The overlap between the system response and the 
answer key is one word: "fisherman" and there are two 
words in the answer key. Thus the answer key word recall 
is 1/2. It is not clear that a recall of 2/3 is twice as good as 
a recall of 1/3, and for comparison with human judgments 
(see section 3), a binary judgment is preferable. 
Therefore, Qaviar judges a system response as correct if 
this recall is above a preset threshold and incorrect 
otherwise. 

The motivation for using this metric is that we expect 
that a good answer will contain certain keywords, but the 
exact phrasing does not matter. Removing stop-words and 
stemming the content words that remain is a further 
attempt to compensate for a difference in phrasing 
between the author of the answer key and the response 
produced by the system. Using recall without precision is 
justified if the responses are of roughly constant length, 
which was true for the TREC-8 Question Answering 
track: the track specified that an answer might be up to 50 
bytes or up to 250 bytes. When we try to evaluate 
responses of varying lengths, it will become important to 
take into account precision, which begins to evaluate the 
conciseness of a response. 

3. Evaluation of Qaviar 

3.1. The TREC Data 

We have evaluated Qaviar's predictions of human 
assessor's judgments. More specifically, we evaluated 
how well it predicts the correctness judgment that a NIST 
assessor assigned to a system response generated by a 
TREC-8 question answering track system. We have 
determined that the answer correctness predicted by 
Qaviar agrees with the human 93% to 95% of the time. 
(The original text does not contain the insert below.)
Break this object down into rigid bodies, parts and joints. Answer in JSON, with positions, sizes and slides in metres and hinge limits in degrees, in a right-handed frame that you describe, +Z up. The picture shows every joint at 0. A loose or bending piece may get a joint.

For the TREC Question Answering track, there were 
37,927 system responses that were judged by the NIST 
judges; 35,684 of these responses were unique answer 
strings. There were 198 questions, and each run could 
provide up to 5 ranked answers to each question. 25 sites 
participated, each submitting one or both of a 50-byte- 
limited run and a 250-byte-limited run, for a total of 41 
submitted runs. 

Given these results, we asked our chief annotator to 
construct an answer key for the 198 questions. Our 
annotator had not been involved in any system 
development; she constructed the answer key based on her 
own knowledge, external resources like the Internet, plus 
the TREC system responses, and the TREC corpus. 
Consider the example below. 

Question: 

Which company created the internet browser 
Mosaic? 

Answer Key: 

National Center for Supercomputing Applications; 
NCSA I Netscape Communications 

The key has the following interpretation: alternative 
forms of the same answer are separated by semi-colons, as 
in "National Center for Supercomputing Applications; 
NCSA". Different answers are separated by a vertical bar: 
"Netscape Communications" is a different but correct 
answer. In the answer keys generated by our annotator, 
there were on average 1.4 answers per question, 1.25 
forms per answer, and 2.2 content words per answer form. 
In order to judge the correctness of a system response, 
Qaviar used the answer form that gave the highest recall 
for that response. 

3.2. Raw Results on the TREC Data 

Qaviar produces the same judgment as the NIST 
judges between 93% and 95% of the time, depending on 
where Qaviar sets its recall threshold for calling an answer 
correct. This range in accuracy is small because the vast 
majority of correct and incorrect system responses have a 
recall of 1 and 0, respectively. Table 1 below presents 
system response frequencies broken down by human 
judgment and recall.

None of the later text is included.